For SMB professional services firms, Odoo is often attractive when budget sensitivity and workflow flexibility are the primary drivers. It can be a practical choice for firms willing to manage implementation closely and avoid excessive customization. NetSuite is often the safer option for firms that want a more standardized cloud ERP path with stronger financial controls and clearer scalability into the midmarket.
For larger midmarket and enterprise firms, the decision usually shifts from feature breadth to governance model. SAP is typically better aligned with organizations pursuing broad enterprise standardization, global controls, and deep process rigor. Oracle is often compelling where finance transformation, planning, analytics, and automation are central to the business case. Neither is automatically the right choice for every enterprise; the better fit depends on existing architecture, internal capability, and transformation scope.

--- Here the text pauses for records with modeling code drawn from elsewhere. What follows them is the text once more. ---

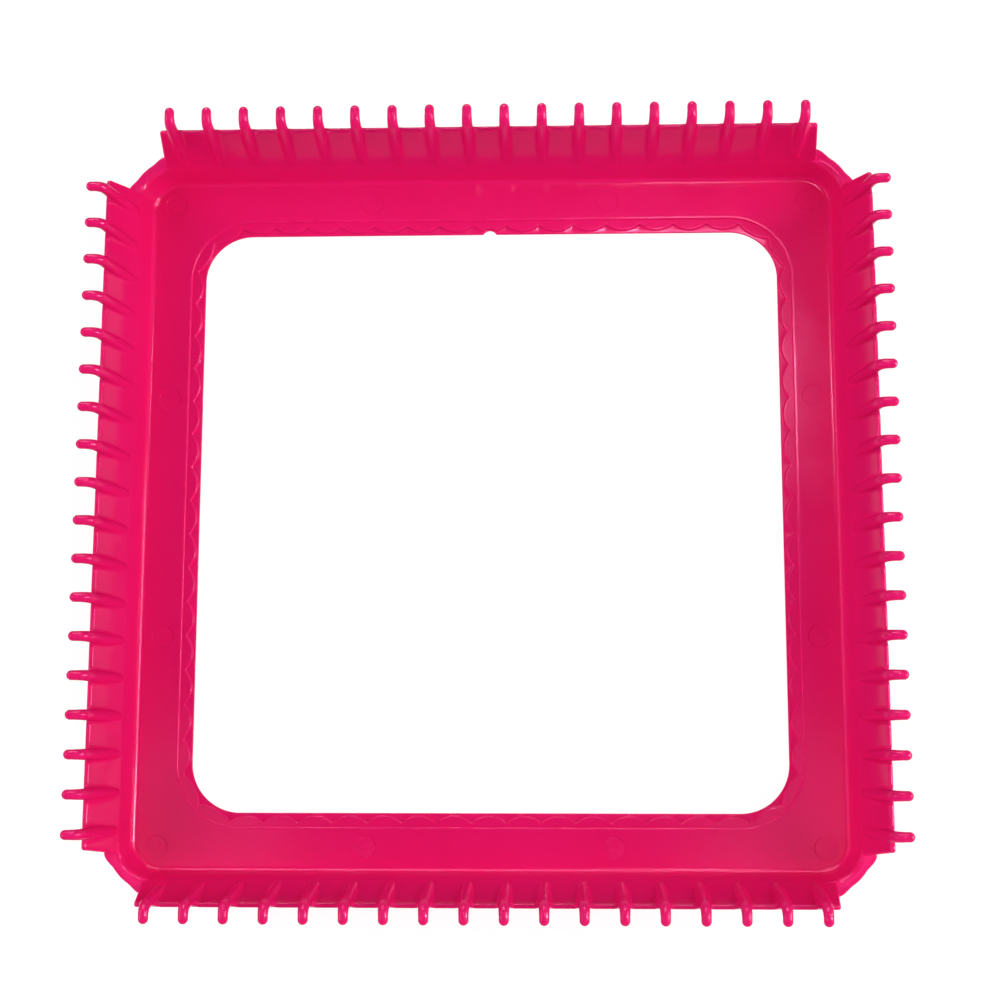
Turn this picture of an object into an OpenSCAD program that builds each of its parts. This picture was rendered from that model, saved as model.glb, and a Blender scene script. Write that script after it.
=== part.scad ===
// Square potholder loom for cotton loops, moulded in one pink plastic.
// The loom lies flat on its underside. Z points up, and the origin is the centre of the underside.
// Front is -Y, back is +Y, left is -X and right is +X.
// The real loom is one moulding. Each node below is one region of it, and the regions meet face to face.

/* [Pegs] */
// Number of pegs along each side
pegs_per_side = 18; // [8:2:24]
// Distance from one peg to the next
peg_pitch = 9; // [7:0.5:12]
// Diameter of a peg at its foot, where it is a rib on the wall
peg_foot_d = 3.0; // [2.4:0.1:4]
// Diameter of a peg at its hooked tip
peg_tip_d = 2.6; // [1.8:0.1:3]
// Height of the hook's centreline above the top of the wall
peg_rise = 6.1; // [4:0.1:8]
// Distance that the tip stands out past the wall's outer top edge
peg_reach = 2.9; // [2.6:0.1:5]
// Radius of the bend, along the peg's centreline
peg_bend_r = 2.2; // [1.4:0.1:2.5]
// Distance of a peg's centreline in front of the wall's inner face, at the top of the wall
peg_proud = 0.55; // [0.1:0.05:0.9]
// Distance of a peg's centreline behind the wall's inner face, at its foot
peg_sink = 1.25; // [0.1:0.05:1.35]
// Height of the centre of a peg's round foot above the tray rim
peg_foot_rise = 1.0; // [0.5:0.1:4]

/* [Walls] */
// Height of the peg walls above the table
wall_h = 22.9; // [18:0.1:32]
// Height of the tray rim, where the peg walls start to lean further out
rim_h = 9.4; // [6:0.1:14]
// Width of a wall at the tray rim
wall_t = 1.6; // [1.2:0.1:2.4]
// Width of a peg wall's top edge
wall_top_t = 1.3; // [0.8:0.1:2]
// Lean of the tray wall, in degrees
tray_lean = 12; // [4:1:20]
// Lean of the peg wall's inner face, in degrees
wall_lean = 16; // [6:1:24]
// Distance from the last peg to the peg wall's end, at its top
wall_end_top = 3.8; // [2.6:0.1:5]
// Distance from the last peg to the peg wall's end, at the tray rim
wall_end_foot = 5.4; // [5:0.1:7]
// Radius of the peg walls' upper corners
wall_end_round = 0.9; // [0.4:0.1:1.2]

/* [Tray] */
// Thickness of the tray floor
floor_t = 1.8; // [1.4:0.1:3]
// Width of the flat floor, from the foot of the wall to the scalloped border
floor_w = 10.4; // [6:0.1:16]
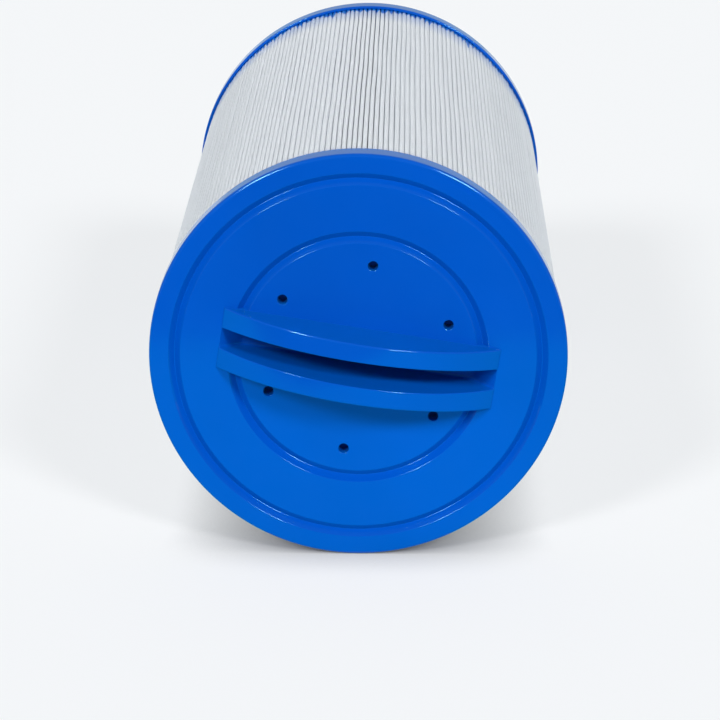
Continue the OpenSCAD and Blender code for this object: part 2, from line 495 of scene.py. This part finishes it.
def handle_section(sizes, u):
    """Points (across, up) of the handle's skin at u along it, from one foot to the other."""
    arch = sizes.handle_h - sizes.handle_arc_r + math.sqrt(sizes.handle_arc_r**2 - u**2)
    lean_out = (sizes.handle_w - sizes.handle_top_w) / 2 / sizes.handle_h
    lean_in = (sizes.slot_top_w - sizes.slot_w) / 2 / sizes.handle_h
    outside = lambda h: sizes.handle_w / 2 - lean_out * h
    inside = lambda h: sizes.slot_w / 2 + lean_in * h
    rise = (abs(u) - sizes.handle_len / 2 + sizes.slot_slope) / sizes.slot_slope
    # The slot's ends and the feet lie a little off the cap's face, so that no two faces coincide.
    floor = sizes.slot_depth * (max(0.0, rise) - 1) + 0.04 * MM
    foot_z = -0.02 * MM
    foot_r, edge_r, lip_r, pocket_r = 0.12 * MM, 0.6 * MM, 0.3 * MM, 0.8 * MM
    # Where the fins run out, the roundings shrink to nine tenths of the height that is left.
    fit_out = min(1, 0.9 * arch / (foot_r + edge_r))
    fit_in = min(1, 0.9 * (arch - floor) / (lip_r + pocket_r))
    half = rounded([
        (outside(0) + 2 * foot_r, foot_z, 0),
        (outside(foot_z), foot_z, foot_r * fit_out),
        (outside(arch), arch, edge_r * fit_out),
        (inside(arch), arch, lip_r * fit_in),
        (inside(floor), floor, pocket_r * fit_in),
        (0, floor, 0),
    ], steps=4)[1:]
    return half + [Vector((-p.x, p.y)) for p in reversed(half[:-1])]


def handle_block(sizes):
    """The two fins as one lofted skin, closed by walls and a bottom that root it in the cap."""
    across = len(handle_section(sizes, 0)) - 1
    along = 96
    bpy.ops.object.select_all(action="DESELECT")
    bpy.ops.mesh.primitive_grid_add(x_subdivisions=along, y_subdivisions=across, size=2)
    obj = bpy.context.object
    stations = {}
    for vertex in obj.data.vertices:
        i = round((vertex.co.x + 1) / 2 * along)
        j = round((vertex.co.y + 1) / 2 * across)
        # Stations lie closer together towards both ends, where the fins run out.
        u = math.sin((i / along - 0.5) * math.pi) * sizes.handle_len / 2
        if i not in stations:
            stations[i] = handle_section(sizes, u)
        point = stations[i][across - j]
        vertex.co = (u, point.x, point.y)
    edit(obj)
    bpy.ops.mesh.region_to_loop()
    root_z = -sizes.slot_depth - 1.5 * MM
    bpy.ops.mesh.extrude_region_move()
    bpy.ops.transform.resize(value=(1, 1, 0), center_override=(0, 0, root_z))
    bpy.ops.mesh.edge_face_add()
    bpy.ops.mesh.select_all(action="SELECT")
    bpy.ops.mesh.normals_make_consistent(inside=False)
    return done(obj)


def pin_hole_cutter(sizes):
    """Six pins with flared ends, which leave blind holes with a soft rim."""
    r, depth = sizes.pin_hole_r, sizes.pin_hole_depth
    count, rim_r, head = 6, 0.3 * MM, 2 * MM
    pins = []
    for i in range(count):
        chain = draw_chain("Pin", rounded([
            (0, -depth, 0), (r, -depth, 0), (r, 0, rim_r), (r + head, 0, 0),
            (r + head, head, 0), (0, head, 0),
        ]))
        pin = spin(chain, steps=32)
        angle = sizes.handle_turn + (i + 0.5) * TURN / count
        place(pin, (sizes.pin_circle_r * math.cos(angle), sizes.pin_circle_r * math.sin(angle), 0))
        pins.append(pin)
    return join(pins, "Pins")


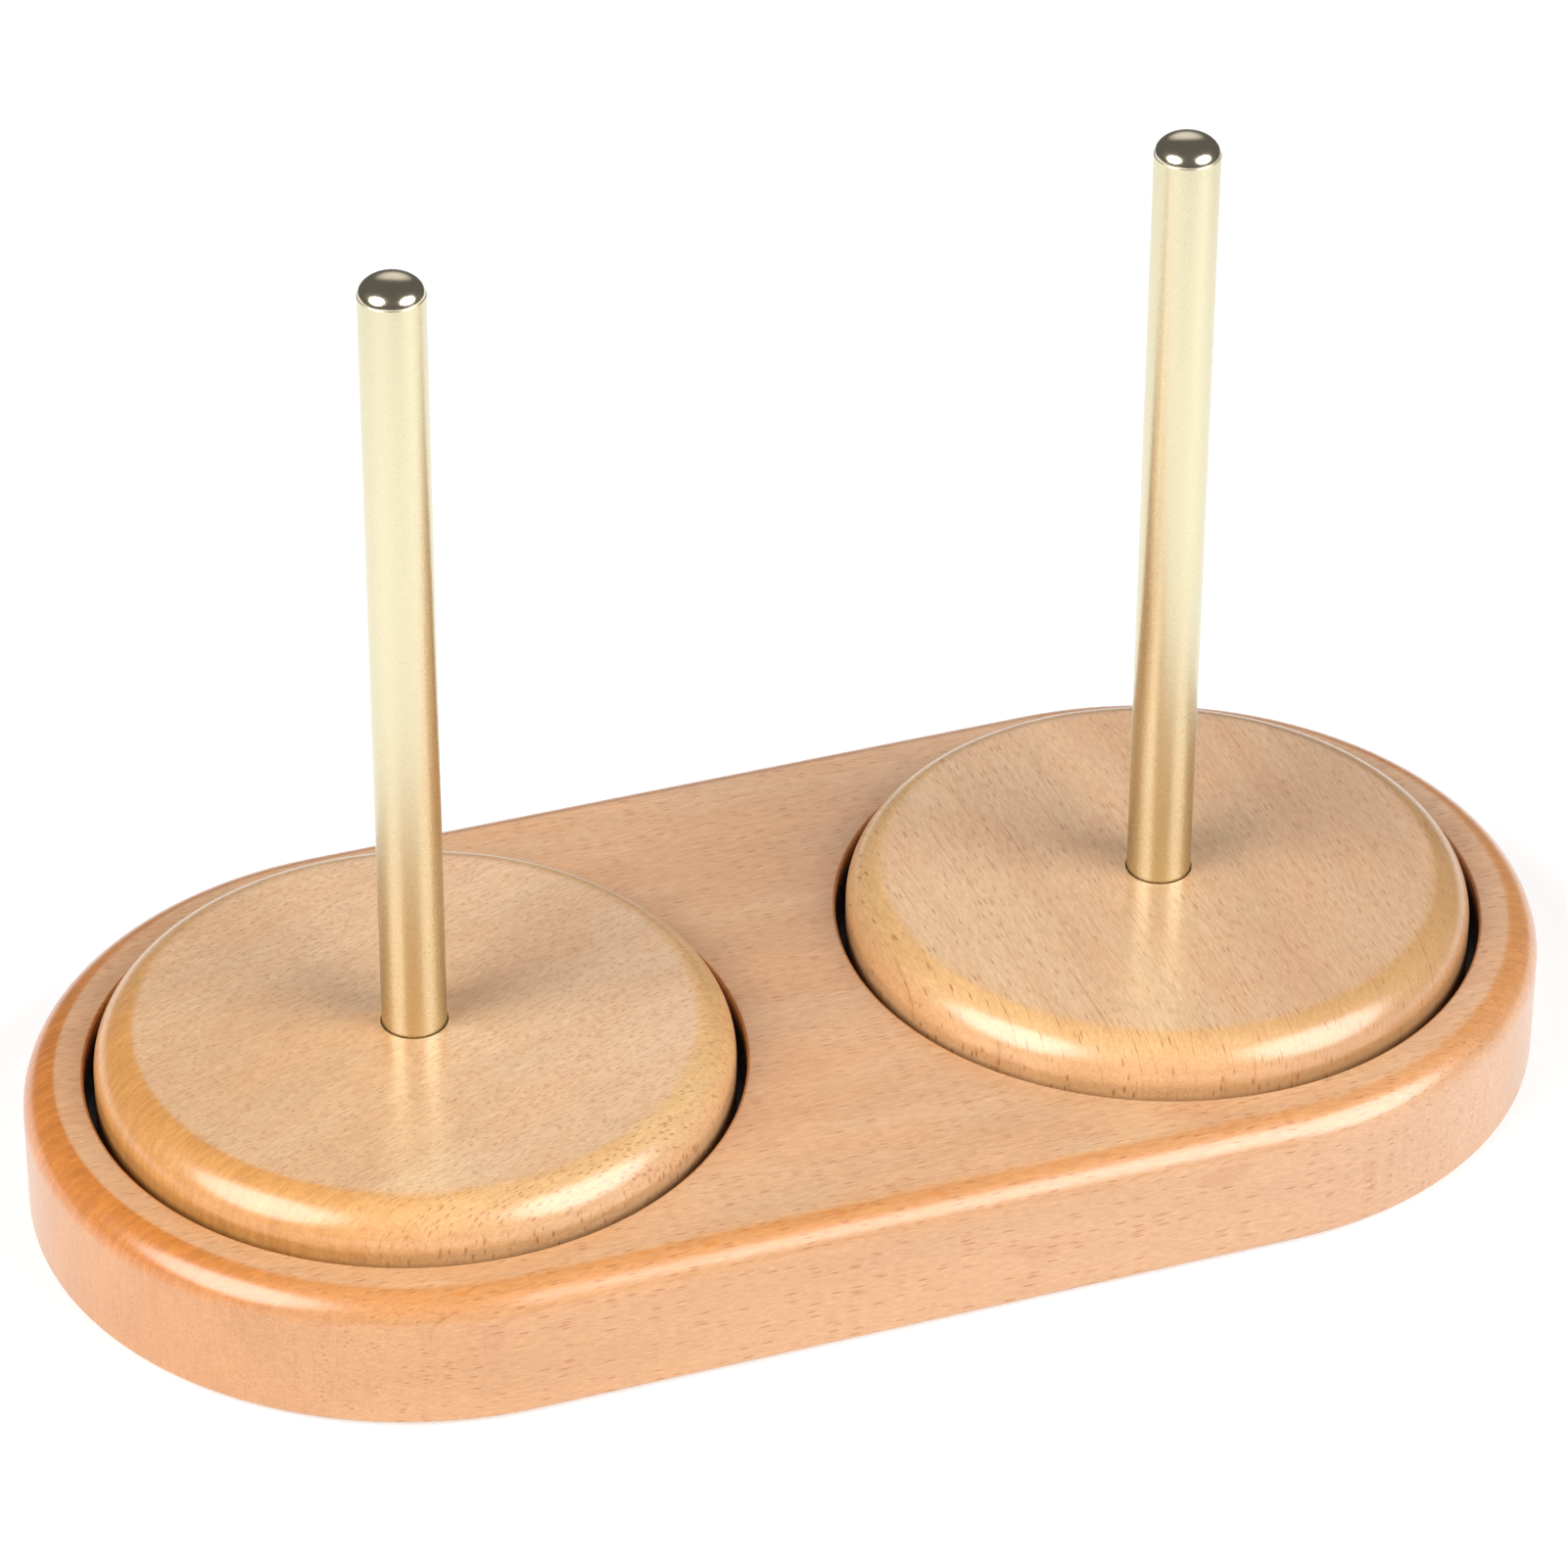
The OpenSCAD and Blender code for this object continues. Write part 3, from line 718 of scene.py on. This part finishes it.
class YARN_OT_stage(bpy.types.Operator):
    """Sets up the plain pale floor, the soft studio light and the camera"""

    bl_idname = "yarn_holder.stage"
    bl_label = "Stage"

    def execute(self, context):
        studio = context.scene.yarn_studio
        self.lay_floor(studio)
        self.light_room(context.scene, studio)
        self.stand_softbox("softbox_left", -75, 34, (45, 46), studio.softbox_left)
        self.stand_softbox("softbox_right", 42, 31, (47, 47), studio.softbox_right)
        self.set_camera(context.scene)
        context.scene.view_settings.view_transform = "Standard"
        return {"FINISHED"}

    def lay_floor(self, studio):
        """A plain pale floor at the foot of the pads, on a table that ends in the dim room."""
        half_width, below_pads = 0.45, Matrix.Translation((0, 0, -0.02 * MM))
        shape = bmesh.new()
        bmesh.ops.create_grid(shape, x_segments=1, y_segments=1, size=half_width, matrix=below_pads)
        mesh = bpy.data.meshes.new("studio_floor")
        shape.to_mesh(mesh)
        shape.free()
        material, tree = blank_material("opal_acrylic")
        finish_surface(
            tree, Base_Color=studio.floor, Roughness=0.9, Specular_IOR_Level=0.1,
            Emission_Color=(1.0, 1.0, 1.0, 1.0), Emission_Strength=studio.table,
        )
        mesh.materials.append(material)
        floor = bpy.data.objects.new("studio_floor", mesh)
        bpy.context.scene.collection.objects.link(floor)

    def light_room(self, scene, studio):
        """The room: dim all round, a pale panel behind the object, and white where the camera sees it."""
        world = bpy.data.worlds.new("studio")
        world.use_nodes = True
        tree = world.node_tree
        tree.nodes.clear()
        direction = add(tree, "ShaderNodeTexCoord")["Generated"]

        def glow(azimuth, elevation, inner, outer, low, high):
            """A round glow: high within the inner angle round its middle, low beyond the outer one."""
            facing = {0: direction, 1: tuple(towards(azimuth, elevation))}
            nearness = add(tree, "ShaderNodeVectorMath", facing, operation="DOT_PRODUCT")["Value"]
            inputs = {"Value": nearness, "From Min": cos(radians(outer)), "From Max": cos(radians(inner))}
            inputs.update({"To Min": low, "To Max": high})
            return add(tree, "ShaderNodeMapRange", inputs, interpolation_type="SMOOTHSTEP")[0]

        backdrop = glow(160, 27, inner=3, outer=22, low=studio.room, high=studio.backdrop)
        seen = add(tree, "ShaderNodeLightPath")["Is Camera Ray"]
        strength = add(tree, "ShaderNodeMath", {0: backdrop, 1: seen}, operation="MAXIMUM")[0]
        light = add(tree, "ShaderNodeBackground", {"Color": (1, 1, 1, 1), "Strength": strength})[0]
        add(tree, "ShaderNodeOutputWorld", {"Surface": light})
        scene.world = world

    def stand_softbox(self, name, azimuth, elevation, spread, brightness):
        """An oval soft light that faces the object: spread is its width and height in degrees, seen from
        there."""
        distance = 2.2
        lamp = bpy.data.lights.new(name, "AREA")
        lamp.shape = "ELLIPSE"
        lamp.size, lamp.size_y = (2 * distance * tan(radians(angle / 2)) for angle in spread)
        # The watts that give an ellipse of this size the brightness as its radiance
        lamp.energy = brightness * lamp.size * lamp.size_y * (tau / 2) ** 2 / 4
        light = bpy.data.objects.new(name, lamp)
        back = towards(azimuth, elevation)
        turn = back.to_track_quat("Z", "Y").to_matrix().to_4x4()
        light.matrix_world = Matrix.Translation(back * distance) @ turn
        light.visible_camera = False
        bpy.context.scene.collection.objects.link(light)

    def set_camera(self, scene):
        """The camera, at the photograph's viewing angle and distance."""
        camera = bpy.data.cameras.new("camera")
        camera.sensor_width = 36
        camera.lens = CAMERA_FOCAL_PIXELS / PHOTO_PIXELS * camera.sensor_width
        camera.clip_start, camera.clip_end = 0.05, 30
        view = bpy.data.objects.new("camera", camera)
        back = towards(CAMERA_AZIMUTH, CAMERA_ELEVATION)
        right = Vector((0, 0, 1)).cross(back).normalized()
        up = back.cross(right)
        roll = radians(CAMERA_ROLL)
        rolled_right = cos(roll) * right + sin(roll) * up
        rolled_up = cos(roll) * up - sin(roll) * right
        turn = Matrix((rolled_right, rolled_up, back)).transposed().to_4x4()
        place = Vector(CAMERA_TARGET) + back * CAMERA_DISTANCE
        view.matrix_world = Matrix.Translation(place) @ turn
        scene.collection.objects.link(view)
        scene.camera = view


class YARN_PT_panel(bpy.types.Panel):
    """Lists the pieces of the yarn holder and its sizes and colours"""

    bl_label = "Yarn holder"
    bl_idname = "YARN_PT_panel"
    bl_space_type = "VIEW_3D"
    bl_region_type = "UI"
    bl_category = "Yarn holder"

    def draw(self, context):
        for operator, group in zip(OPERATORS, SETTINGS):
            box = self.layout.box()
            box.operator(operator.bl_idname)
            settings = getattr(context.scene, group)
            for name in settings.__annotations__:
                box.prop(settings, name)


OPERATORS = (YARN_OT_board, YARN_OT_turntables, YARN_OT_rods, YARN_OT_hardware, YARN_OT_stage)
SETTINGS = {
    "yarn_board": BoardSettings,
    "yarn_turntables": TurntableSettings,
    "yarn_rods": RodSettings,
    "yarn_hardware": HardwareSettings,
    "yarn_studio": StudioSettings,
}


def register():
    for group, kind in SETTINGS.items():
        bpy.utils.register_class(kind)
        setattr(bpy.types.Scene, group, PointerProperty(type=kind))
    for kind in OPERATORS + (YARN_PT_panel,):
        bpy.utils.register_class(kind)


def unregister():
    for kind in (YARN_PT_panel,) + OPERATORS[::-1]:
        bpy.utils.unregister_class(kind)
    for group, kind in SETTINGS.items():
        delattr(bpy.types.Scene, group)
        bpy.utils.unregister_class(kind)


def main():
    register()
    for operator in OPERATORS:
        group, name = operator.bl_idname.split(".")
        getattr(getattr(bpy.ops, group), name)()


if __name__ == "__main__":
    main()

- Choose Odoo when flexibility, lower entry cost, and modular deployment matter more than enterprise-grade governance depth
- Choose NetSuite when cloud standardization, multi-entity growth, and balanced midmarket scalability are top priorities
- Choose SAP when global process control, compliance, and enterprise-wide standardization justify a larger transformation effort
- Choose Oracle when enterprise finance modernization, planning integration, and automation are strategic priorities
Final assessment
There is no universal winner in professional services ERP. Odoo, NetSuite, SAP, and Oracle each fit different operating realities. Odoo is generally strongest for cost-conscious firms that need flexibility. NetSuite is often the most balanced option for growing services organizations that want cloud ERP without enterprise-level complexity. SAP and Oracle are better suited to firms whose scale, governance requirements, and transformation goals justify a more substantial investment. The most effective selection process starts with business model clarity: billing complexity, project accounting needs, entity structure, reporting requirements, integration landscape, and internal change capacity. Those factors usually determine fit more accurately than feature marketing.